As clients go “direct to capital,” banks lose both fee income and influence.
In plain terms:
Twenty years ago, a company wanting to raise $500 million had to go through an investment bank. Today, a private fund might just write the cheque itself — cutting the bank out of the middle.
4. Cost Pressure, Restructuring and Automation
What’s happening:
Shrinking revenue and rising costs mean banks are obsessed with efficiency. Thousands of roles have been cut in advisory, trading, and support teams. At the same time, firms are investing heavily in AI, data automation, and digital platforms to streamline modelling, compliance, and client reporting.
Why it matters:
Short-term: It protects profit margins.
Long-term: It changes the skill set required — fewer junior “spreadsheet” roles, more data-driven and client-facing work.

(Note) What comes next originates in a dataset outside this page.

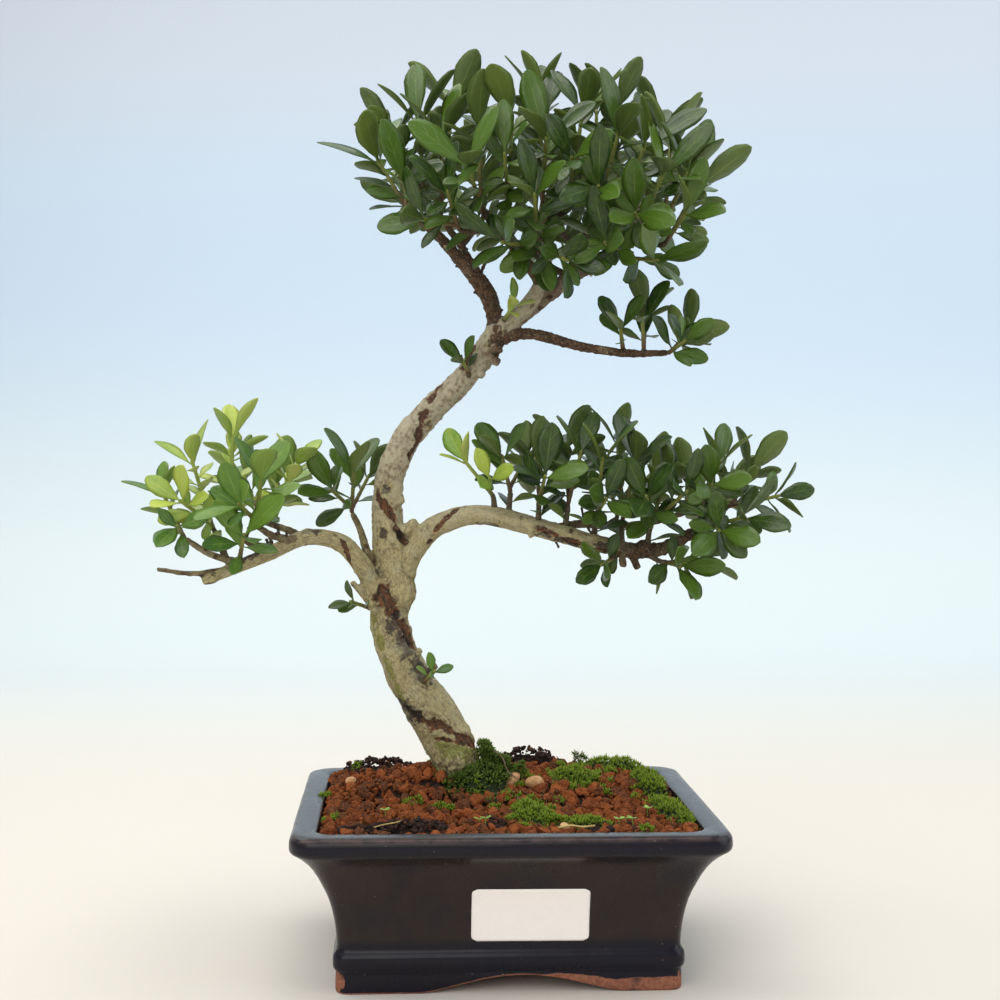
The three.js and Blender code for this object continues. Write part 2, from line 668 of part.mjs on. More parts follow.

Cultural risk: Morale suffers when cuts hit; training pipelines weaken.
In plain terms:
Banks are trying to do more work with fewer people and smarter software. It keeps costs down but makes the job faster-paced, less personal, and sometimes more stressful.
5. Heavy Regulation and Reputational Scrutiny
What’s happening:
Post-2008 regulations never stopped tightening — and new ones keep coming: ESG reporting, AI governance, capital-adequacy rules (Basel III / IV), and conduct standards. On top of that, public and political scrutiny remains intense after years of scandals and layoffs.
Why it matters:
Compliance costs billions each year — lawyers, systems, audits.
Regulations can delay deals or restrict certain trading activities.
One reputational slip (e.g., greenwashing, data misuse, unethical conduct) can trigger fines and erode client trust instantly.
In plain terms:
Banks are operating under a microscope. They spend huge amounts of time proving they’re playing by the rules — and one mistake can wipe out years of good work.
Summary Takeaway
If you were explaining the industry’s landscape today, you could say:
“Investment banks are facing slower deal flow, expensive funding, growing competition from private capital, pressure to cut costs through automation, and constant regulatory oversight. The ones that win will be those that adapt — combining technology and discipline with deep client relationships.”
Good luck with apps and prep! Catch you soon!